Este último item tem sido o maior responsável pela negativação das cidades capixabas, afetando 14 delas. Se o município deixa esses restos a pagar de um ano para o outro, significa que a despesa foi realizada sem haver dinheiro em caixa, ou que havia os recursos e o prefeito não pagou no tempo certo.
A situação se torna mais delicada por ter havido a troca de prefeito no início deste ano, de acordo com o presidente da Associação dos Municipios do Espírito Santo (Amunes), Guerino Zanon (PMDB), que é prefeito de Linhares.
“A mudança de gestores e de equipes impacta, pois não é fácil conseguirmos ajustar o que não foi cumprido no último quadrimestre do ano passado com as demandas do atual. Temos buscado o diálogo para conseguir um aumento nos prazos para os municípios cumprirem todos os requisitos”, afirmou.
Outra exigência que tem sido descumprida é o limite de gastos com pessoal, que não pode ultrapassar 54% da receita. O vice-presidente da Confederação Nacional dos Municípios (CNM), Glademir Aroldi, justifica que nem sempre este indicador negativo significa que o município está contratando mais do que pode.
“Há uma queda na receita e aumento na folha, pois todo ano tem reajuste. Há vantagens de algumas categorias, como a dos professores, que a prefeitura é obrigada a pagar”, frisou.
Entenda
Os repasses
Transferências voluntárias
São aquelas feitas pelo Estado ou pela União aos municípios, entregando recursos a título de cooperação, sem obrigatoriedade, geralmente firmando convênios para a realização de obras ou compra de maquinário.
Regularidade
Para poder receber os recursos do Estado, os municípios precisam estar em dia com a Lei de Responsabilidade Fiscal e obter uma certidão do Tribunal de Contas. Para as verbas da União, não podem ter pendências no Cadastro Único de Convênios (Cauc).
As pendências
Restos a pagar
Quando as despesas não podem ser pagas no exercício em que foram contraídas, viram restos a pagar para o ano seguinte. Mas essas “dívidas” deixadas de um ano para o outro precisam contar com saldo deixado em caixa. Esta foi a irregularidade mais comum cometida pelos municípios, ocasionando a certidão negativada.

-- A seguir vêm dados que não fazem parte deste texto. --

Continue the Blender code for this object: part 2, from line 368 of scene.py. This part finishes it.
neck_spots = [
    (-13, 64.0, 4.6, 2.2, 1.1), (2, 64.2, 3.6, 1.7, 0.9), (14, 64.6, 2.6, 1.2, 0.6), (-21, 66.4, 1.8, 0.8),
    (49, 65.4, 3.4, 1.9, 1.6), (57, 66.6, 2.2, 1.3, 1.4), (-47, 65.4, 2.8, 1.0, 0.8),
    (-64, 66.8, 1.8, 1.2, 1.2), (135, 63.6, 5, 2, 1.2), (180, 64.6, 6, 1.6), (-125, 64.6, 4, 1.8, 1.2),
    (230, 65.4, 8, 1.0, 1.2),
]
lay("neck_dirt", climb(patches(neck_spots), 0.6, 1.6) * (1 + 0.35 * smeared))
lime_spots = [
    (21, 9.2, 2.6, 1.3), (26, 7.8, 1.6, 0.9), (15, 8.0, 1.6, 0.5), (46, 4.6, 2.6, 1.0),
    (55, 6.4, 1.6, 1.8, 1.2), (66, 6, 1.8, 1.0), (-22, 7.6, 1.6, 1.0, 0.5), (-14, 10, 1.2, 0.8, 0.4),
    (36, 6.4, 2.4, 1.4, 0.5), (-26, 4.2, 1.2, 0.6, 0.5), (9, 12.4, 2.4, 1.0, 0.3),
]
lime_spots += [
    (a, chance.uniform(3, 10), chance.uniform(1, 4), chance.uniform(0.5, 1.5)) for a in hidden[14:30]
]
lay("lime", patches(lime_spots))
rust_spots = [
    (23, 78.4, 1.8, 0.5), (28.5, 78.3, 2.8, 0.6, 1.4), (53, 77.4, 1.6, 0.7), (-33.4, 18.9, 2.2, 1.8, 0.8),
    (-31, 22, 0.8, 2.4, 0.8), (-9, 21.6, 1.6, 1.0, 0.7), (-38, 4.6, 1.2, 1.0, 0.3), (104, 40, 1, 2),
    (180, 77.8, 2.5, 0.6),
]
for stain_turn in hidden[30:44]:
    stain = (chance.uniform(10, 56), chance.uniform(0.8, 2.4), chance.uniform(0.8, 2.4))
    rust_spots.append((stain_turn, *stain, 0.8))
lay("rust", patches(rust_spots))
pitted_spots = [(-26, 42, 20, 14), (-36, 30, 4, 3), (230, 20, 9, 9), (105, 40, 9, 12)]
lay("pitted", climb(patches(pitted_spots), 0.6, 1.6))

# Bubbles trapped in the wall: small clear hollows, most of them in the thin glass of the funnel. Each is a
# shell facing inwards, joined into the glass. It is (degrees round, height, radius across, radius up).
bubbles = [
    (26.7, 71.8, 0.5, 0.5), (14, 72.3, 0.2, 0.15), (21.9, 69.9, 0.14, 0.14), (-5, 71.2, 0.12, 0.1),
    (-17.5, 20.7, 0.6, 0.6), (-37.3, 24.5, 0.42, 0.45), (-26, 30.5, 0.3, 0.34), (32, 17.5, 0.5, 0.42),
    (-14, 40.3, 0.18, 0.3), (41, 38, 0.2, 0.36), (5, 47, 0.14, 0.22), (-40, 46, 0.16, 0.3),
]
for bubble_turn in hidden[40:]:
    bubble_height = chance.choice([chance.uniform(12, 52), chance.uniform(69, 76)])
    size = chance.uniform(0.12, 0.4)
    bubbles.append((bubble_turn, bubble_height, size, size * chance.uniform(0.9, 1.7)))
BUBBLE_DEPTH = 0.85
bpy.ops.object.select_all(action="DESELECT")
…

Atrasos deixam obras paradas pelo caminho
Dos R$ 492 milhões que a União deveria mandar para o ES, só R$ 48 milhões vieram
Não são só as exigências burocráticas as únicas responsáveis pelos recursos do Estado, e principalmente da União, não estarem chegando aos municípios. Em muitos casos, é o governo federal que não tem cumprido com compromissos de repassar as verbas pactuadas em convênios, ocasionando uma paradeira geral nas obras.
Um estudo feito pela Confederação Nacional dos Municípios (CNM) aponta que, até setembro deste ano, a liberação dos recursos em restos a pagar tem sido lenta. Dos R$ 492 milhões que os municípios capixabas têm a receber do governo federal para tocar as obras feitas em parceria, apenas R$ 48 milhões já foram disponibilizados.

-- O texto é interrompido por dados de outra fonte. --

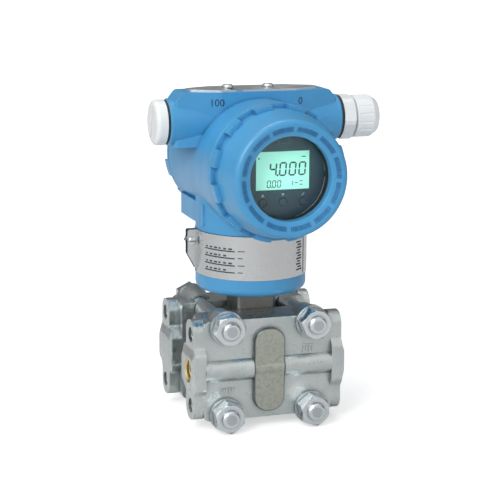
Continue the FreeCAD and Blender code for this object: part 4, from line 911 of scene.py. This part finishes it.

O resultado disso são 324 obras não iniciadas e 158 que começaram, mas estão paralisadas, em todos os municípios do Espírito Santo. Essas obras são aquelas feitas com investimentos do governo federal. Há, no momento, apenas 13 obras que foram concluídas ao longo deste ano.

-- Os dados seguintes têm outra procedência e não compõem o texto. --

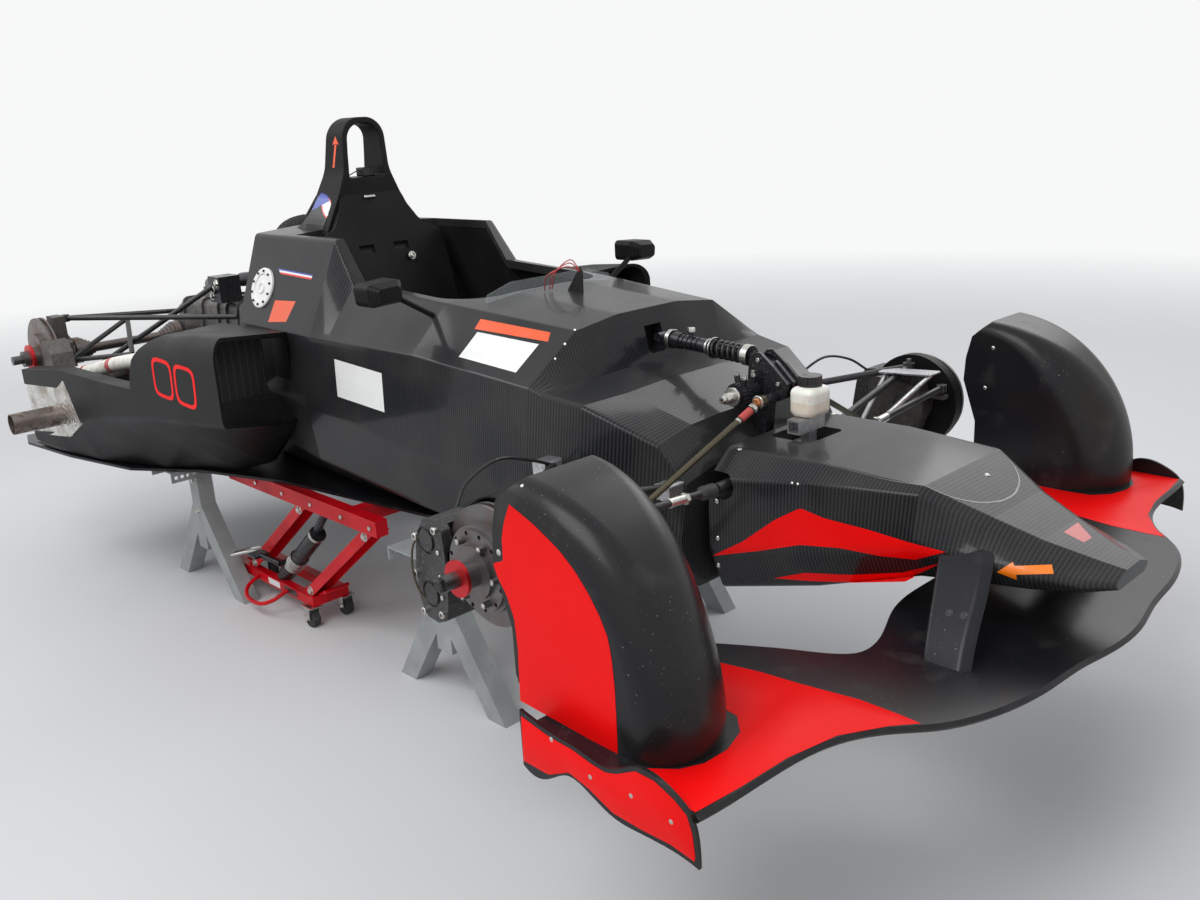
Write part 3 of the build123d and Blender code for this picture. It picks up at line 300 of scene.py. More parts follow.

O vice-presidente da CNM, Glademir Aroldi, destaca a dificuldade que os municípios passam a ter para fazer suas prestações de contas, em situações como essas.
“Ou temos que devolver parte do que já foi recebido, ou concluir a obra com recursos próprios, o que geralmente não é possível. Quando o município descumpre algo, é colocado em um cadastro de inadimplentes. Mas quando a União não nos repassa aquilo que foi acordado e temos direito de receber, nada acontece. É uma situação injusta criada pela Lei de Responsabilidade Fiscal (LRF)”, critica.
Para o secretário-geral de Controle Externo do Tribunal de Contas do Estado, Rodrigo Lubiana, há de fato uma distorção neste aspecto legal.
“Quando o município não recebe uma transferência, quem é penalizado é toda a cidade, e não o gestor que descumpriu. Será a população que ficará sem o investimento prometido”, avalia.
Governo Temer só repassou R$ 22 bi para todo o país
A possibilidade das prefeituras entregarem algum tipo de obra à população tem se tornado cada vez mais difícil. Com pouca margem de recursos próprios para investir, elas, que sempre dependeram muito dos investimentos feitos pela União, não têm contado mais com este auxílio.
De acordo com o estudo da CNM, nos primeiros oito meses de 2016 foram investidos R$ 35,1 bilhões, enquanto em 2017 o montante foi de apenas R$ 22,6 bilhões.
Para o presidente da Amunes, Guerino Zanon (PMDB), esta política de contenção de gastos do governo federal acaba comprometendo a retomada do crescimento.
“O que movimenta o país são os investimentos feitos pelo setor público, mas o Brasil está quebrado. Se as obras param, gera desperdício e o dinheiro não circula”, comentou.
Programas viram dor de cabeça
A crítica dos municípios à União não se limita ao corte nos investimentos. Para eles, o maior problema existente hoje são os inúmeros programas criados, como o Brasil Carinhoso, Saúde da Família, entre outros, aos quais o governo federal contribui apenas com uma pequena parcela dos recursos necessários para mantê-los em funcionamento, sobrecarregando as cidades.
“Há hoje 392 programas à disposição dos municípios, todos subfinanciados. Mas a União, que é quem arrecada a maior parte dos impostos, arca com uma quantia desproporcional. No Saúde da Família, por exemplo, ela repassa cerca de R$ 10 mil por cada equipe de profissionais a ser contratada. Mas há anos esse valor não é reajustado, e hoje o custo de cada equipe chega aos R$ 48 mil. Isso faz com que os orçamentos dos municípios não deem conta. Temos orientado os municípios a não aderir mais aos programas, pois temos pagado um preço muito alto”, explica o vice-presidente da CNM, Glademir Aroldi.
A percepção estadual, por meio da Amunes, não é diferente.
“O governo federal é mestre em divulgar programas lindos, mas os recursos não chegam aos municípios para aplicação e manutenção deles. Além disso, enquanto são programas, não podemos fazer concursos públicos para os profissionais”, comenta o presidente da entidade, Guerino Zanon.